_EXERCISE REQUIREMENTS:_ Extract all data as written.

■ ■ ■ ■ ■

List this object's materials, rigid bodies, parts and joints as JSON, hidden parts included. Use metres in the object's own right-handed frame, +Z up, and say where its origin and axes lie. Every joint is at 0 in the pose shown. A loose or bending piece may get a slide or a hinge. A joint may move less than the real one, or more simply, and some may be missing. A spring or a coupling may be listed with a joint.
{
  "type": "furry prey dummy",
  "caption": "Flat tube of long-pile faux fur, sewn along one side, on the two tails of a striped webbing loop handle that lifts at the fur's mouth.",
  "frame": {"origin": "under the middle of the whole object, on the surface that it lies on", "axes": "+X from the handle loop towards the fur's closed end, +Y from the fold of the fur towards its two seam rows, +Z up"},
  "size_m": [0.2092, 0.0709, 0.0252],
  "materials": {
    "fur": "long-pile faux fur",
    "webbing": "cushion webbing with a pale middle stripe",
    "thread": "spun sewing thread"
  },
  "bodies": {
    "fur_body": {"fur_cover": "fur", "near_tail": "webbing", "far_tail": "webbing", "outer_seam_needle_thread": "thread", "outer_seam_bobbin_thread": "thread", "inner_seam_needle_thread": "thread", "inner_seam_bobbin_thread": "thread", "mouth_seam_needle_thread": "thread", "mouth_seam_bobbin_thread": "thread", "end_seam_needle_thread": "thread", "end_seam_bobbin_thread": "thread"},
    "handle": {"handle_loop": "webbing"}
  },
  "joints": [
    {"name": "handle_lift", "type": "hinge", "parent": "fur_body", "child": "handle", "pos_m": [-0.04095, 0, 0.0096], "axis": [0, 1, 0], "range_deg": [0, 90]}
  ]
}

■ ■ ■ ■ ■

_RESPONSE TO THE EXERCISE:_
List this object's materials, rigid bodies, parts and joints as JSON, hidden parts included. Use metres in the object's own right-handed frame, +Z up, and say where its origin and axes lie. Every joint is at 0 in the pose shown. A loose or bending piece may get a slide or a hinge. A joint may move less than the real one, or more simply, and some may be missing. A spring or a coupling may be listed with a joint.
{
  "type": "furry prey dummy",
  "caption": "Flat tube of long-pile faux fur, sewn along one side, on the two tails of a striped webbing loop handle that lifts at the fur's mouth.",
  "frame": {"origin": "under the middle of the whole object, on the surface that it lies on", "axes": "+X from the handle loop towards the fur's closed end, +Y from the fold of the fur towards its two seam rows, +Z up"},
  "size_m": [0.2092, 0.0709, 0.0252],
  "materials": {
    "fur": "long-pile faux fur",
    "webbing": "cushion webbing with a pale middle stripe",
    "thread": "spun sewing thread"
  },
  "bodies": {
    "fur_body": {"fur_cover": "fur", "near_tail": "webbing", "far_tail": "webbing", "outer_seam_needle_thread": "thread", "outer_seam_bobbin_thread": "thread", "inner_seam_needle_thread": "thread", "inner_seam_bobbin_thread": "thread", "mouth_seam_needle_thread": "thread", "mouth_seam_bobbin_thread": "thread", "end_seam_needle_thread": "thread", "end_seam_bobbin_thread": "thread"},
    "handle": {"handle_loop": "webbing"}
  },
  "joints": [
    {"name": "handle_lift", "type": "hinge", "parent": "fur_body", "child": "handle", "pos_m": [-0.04095, 0, 0.0096], "axis": [0, 1, 0], "range_deg": [0, 90]}
  ]
}